Algum país já repudiou a sua dívida externa?
Sim, há muitos exemplos históricos. Eis alguns:
Em 1776 os Estados Unidos repudiaram a sua dívida para com a Inglaterra.
O México repudiou alguns pagamentos de dívida em 1867, 1914 e 1946.
Em 1870, após a guerra civil, o governo federal dos EUA repudiou dívidas a bancos sulistas.
Em 1898 Cuba repudiou dívidas a bancos espanhóis, consideradas odiosas.
Em 1912 a Turquia ganhou num Tribunal Arbitral o processo referente ao seu repúdio à dívida para com a Rússia czarista.

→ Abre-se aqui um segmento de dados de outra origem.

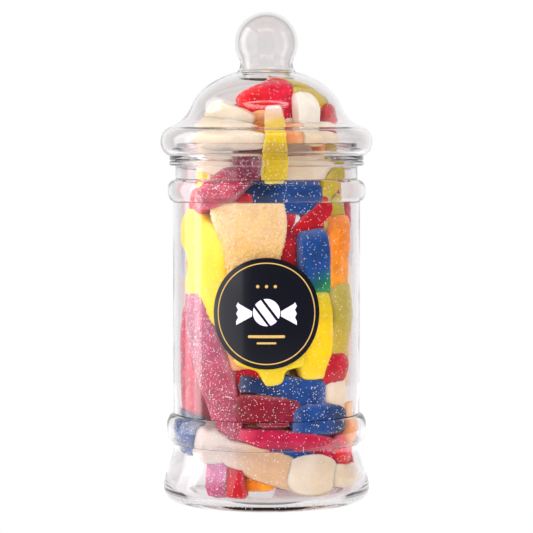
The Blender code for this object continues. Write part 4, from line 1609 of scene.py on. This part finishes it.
@dataclass
class Studio:
    """A pale floor, soft light and the camera."""

    image_side: float = 533.0
    sensor: float = 36.0
    eye_height: float = 165.0 * MM
    distance: float = 1120.0 * MM
    scale: float = 0.4717 * MM
    middle_row: float = 266.5
    rest_row: float = 500.5
    white: float = 1.75
    floor_glow: float = 0.85
    dim_side: float = 0.05
    from_below: float = 0.3
    table_side: float = 0.6
    table_front: float = 0.043

    def camera(self) -> None:
        """Set the camera level with the jar's neck, looking at the middle of the picture."""
        data = bpy.data.cameras.new("camera")
        camera = bpy.data.objects.new("camera", data)
        bpy.context.scene.collection.objects.link(camera)
        data.sensor_width = self.sensor
        data.lens = self.distance / self.scale * self.sensor / self.image_side
        target = Vector((0.0, 0.0, (self.rest_row - self.middle_row) * self.scale))
        camera.location = (0.0, -self.distance, self.eye_height)
        camera.rotation_euler = (target - camera.location).to_track_quat("-Z", "Y").to_euler()
        bpy.context.scene.camera = camera

    def floor(self) -> None:
        """Lay the pale table top. Its edges are as white as the room, and it stops short of
        where the jar's wall would mirror it."""
        plane = bpy.ops.mesh.primitive_plane_add
        floor = add_shape("floor", plane, size=self.table_side, location=(0.0, 0.0, 0.0))
        with editing(floor):
            bpy.ops.transform.translate(value=(0.0, self.table_side / 2.0 - self.table_front, 0.0))
            bpy.ops.mesh.subdivide(number_cuts=3)
        material, tree, shader = new_material("matt_white_board")
        place = add_node(tree, "ShaderNodeTexCoord").outputs["Object"]
        mottle = add_node(tree, "ShaderNodeTexNoise", {"Vector": place, "Scale": 40.0}).outputs[0]
        colour = add_node(
            tree, "ShaderNodeMix", {0: mottle, 6: linear("#747474"), 7: linear("#7a7a7a")}, data_type="RGBA"
        ).outputs[2]
        tree.links.new(colour, shader.inputs["Base Color"])
        shader.inputs["Emission Color"].default_value = linear("#ffffff")
        shader.inputs["Emission Strength"].default_value = self.floor_glow
        shader.inputs["Roughness"].default_value = 0.9
        shader.inputs["Specular IOR Level"].default_value = 0.1
        floor.data.materials.append(material)

    def panel(
        self, name: str, centre: tuple[float, float, float], size: tuple[float, float], radiance: float
    ) -> None:
        """Hang a soft panel: one at the left faces right, and one over the jar faces down.

        Args:
            name: Its name.
            centre: Its centre.
            size: Its width and height.
            radiance: How bright its face is, where white is 1.
        """
        data = bpy.data.lights.new(name, "AREA")
        data.shape = "RECTANGLE"
        data.size, data.size_y = size
        data.energy = radiance * math.pi * size[0] * size[1]
        panel = bpy.data.objects.new(name, data)
        bpy.context.scene.collection.objects.link(panel)
        panel.location = centre
        aim = Vector((1.0, 0.0, 0.0) if centre[0] else (0.0, 0.0, -1.0))
        panel.rotation_euler = aim.to_track_quat("-Z", "Y").to_euler()
        panel.visible_camera = False
        panel.visible_diffuse = False

    def mirrored(self, tree: bpy.types.NodeTree, path: bpy.types.Node) -> bpy.types.NodeSocket:
        """Light the studio as the clear walls show it: white behind the jar, dim at its sides and in
        front of it, with a little light from below. What is seen straight through the walls from
        behind is white too.

        Args:
            tree: The world's node tree.
            path: The node that tells how the light came.

        Returns:
            The socket of the background.
        """
        way = add_node(tree, "ShaderNodeTexCoord").outputs["Generated"]
        parts = add_node(tree, "ShaderNodeSeparateXYZ", {0: way})
        ramps = []
        for axis, start, end, low, high in (
            ("Y", 0.35, 0.92, self.dim_side, 1.0),
            ("Z", -0.14, -0.6, 0.0, self.from_below),
            ("Y", -0.05, -0.5, 0.0, 1.0),
        ):
            inputs = {0: parts.outputs[axis], 1: start, 2: end, 3: low, 4: high}
            ramp = add_node(tree, "ShaderNodeMapRange", inputs, interpolation_type="SMOOTHSTEP")
            ramps.append(ramp.outputs[0])
        behind, below, front = ramps
        straight = add_node(
            tree, "ShaderNodeMath", {0: path.outputs["Glossy Depth"], 1: 0.5}, operation="LESS_THAN"
        ).outputs[0]
        through = add_node(tree, "ShaderNodeMath", {0: front, 1: straight}, operation="MULTIPLY").outputs[0]
        shade = add_node(tree, "ShaderNodeMath", {0: behind, 1: below}, operation="MAXIMUM").outputs[0]
        shade = add_node(tree, "ShaderNodeMath", {0: shade, 1: through}, operation="MAXIMUM").outputs[0]
        inputs = {"Color": linear("#ffffff"), "Strength": shade}
        return add_node(tree, "ShaderNodeBackground", inputs).outputs[0]

    def world(self) -> None:
        """Surround the jar with white, and with the dim side of the studio in what it mirrors."""
        world = bpy.data.worlds.new("white_studio")
        world.use_nodes = True
        tree = world.node_tree
        bpy.context.scene.world = world
        white = tree.nodes["Background"]
        world.cycles.sampling_method = "NONE"
        path = add_node(tree, "ShaderNodeLightPath")
        inputs = {0: path.outputs["Is Camera Ray"], 1: 0.0, 2: 1.0, 3: self.white, 4: 1.0}
        lit = add_node(tree, "ShaderNodeMapRange", inputs).outputs[0]
        white.inputs["Color"].default_value = linear("#ffffff")
        tree.links.new(lit, white.inputs["Strength"])
        inputs = {0: path.outputs["Is Glossy Ray"], 1: path.outputs["Is Transmission Ray"]}
        seen = add_node(tree, "ShaderNodeMath", inputs, operation="MAXIMUM").outputs[0]
        inputs = {0: path.outputs["Diffuse Depth"], 1: 0.5}
        unlit = add_node(tree, "ShaderNodeMath", inputs, operation="LESS_THAN").outputs[0]
        seen = add_node(tree, "ShaderNodeMath", {0: seen, 1: unlit}, operation="MULTIPLY").outputs[0]
        inputs = {0: seen, 1: white.outputs[0], 2: self.mirrored(tree, path)}
        mixed = add_node(tree, "ShaderNodeMixShader", inputs).outputs[0]
        tree.links.new(mixed, tree.nodes["World Output"].inputs["Surface"])

    def build(self) -> None:
        """Set up the camera, the floor, the light and how the picture is developed."""
        self.camera()
        self.floor()
        self.world()
        for row in (
            ("left_panel", (-0.9, -0.334, -0.24), (1.66, 0.96), 0.6),
            ("left_high_panel", (-0.9, -0.334, 0.66), (1.66, 0.84), 0.95),
            ("ceiling_strip", (0.0, -0.75, 1.15), (1.3, 0.1), 4.5),
            ("left_strip", (-0.85, 0.04, 0.15), (0.19, 1.6), 2.6),
            ("left_back_strip", (-0.85, 0.29, 0.15), (0.3, 1.6), 1.1),
        ):
            self.panel(*row)
        scene = bpy.context.scene
        scene.view_settings.view_transform = "Standard"
        scene.cycles.max_bounces = 24
        scene.cycles.transmission_bounces = 20
        scene.cycles.transparent_max_bounces = 16
        scene.cycles.glossy_bounces = 8
        scene.cycles.diffuse_bounces = 4
        scene.cycles.caustics_refractive = True
        scene.cycles.caustics_reflective = False
        # Blurred gloss would make the clear walls swallow the light that reaches the sweets.
        scene.cycles.blur_glossy = 0.0


def main() -> None:
    """Build the studio, the jar, its lid, its label, the sweets and their sugar."""
    logging.basicConfig(level=logging.INFO, format="%(name)s %(message)s")
    Studio().build()
    jar, lid = Jar(), Lid()
    jar.build()
    lid.build()
    Label(jar).build()
    room = Room(jar, lid)
    sweets = Heap(room).build()
    LooseSugar(room).build(sweets)


if __name__ == "__main__":
    main()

Em 1918 a Rússia repudiou a dívida czarista, particularmente aquela acumulada com a I Guerra Mundial.
Em 1919 um novo governo da Costa Rica considerou ilegítima a dívida de governos anteriores e consequentemente pediu a sua anulação, o que foi devidamente assegurado num tribunal dos EUA.
Em 1919 o Tratado de Versalhes isentou a Polónia da dívida acumulada para com a Alemanha durante a I Guerra Mundial.
Em 1931 o Brasil anulou grande parte da sua dívida externa após uma auditoria conduzida pelo ministro Osvaldo Aranha.
Na década de 1930 treze outros países latino-americanos repudiaram dívidas que consideraram ilegítimas.
Em 1953 o Acordo de Londres cancelou 51% da dívida da Alemanha acumulada durante a II Guerra Mundial. Foi acordado ali que o serviço da dívida que ultrapassasse 3,5% das receitas de exportação não teria de ser pago. Este cancelamento foi a chave para o crescimento da economia alemã.
Em 1959, a seguir à Revolução, Cuba repudiou a dívida da ditadura de Batista.
O governo pós-apartheid da África do Sul cancelou dívidas da Namíbia e de Moçambique para com o antigo regime racista.
Em 2002, em meio à recessão provocada pelos empréstimos e políticas do FMI, o governo da Argentina anunciou a maior suspensão de pagamentos de dívida da história, no montante de US$80 mil milhões. Durante os anos seguintes a economia argentina cresceu a taxas de 8 a 9% ao ano.
Sob a ocupação dos EUA, a dívida nacional do Iraque (US$125 mil milhões) foi renegociada tendo sida reduzida em mais de 80%.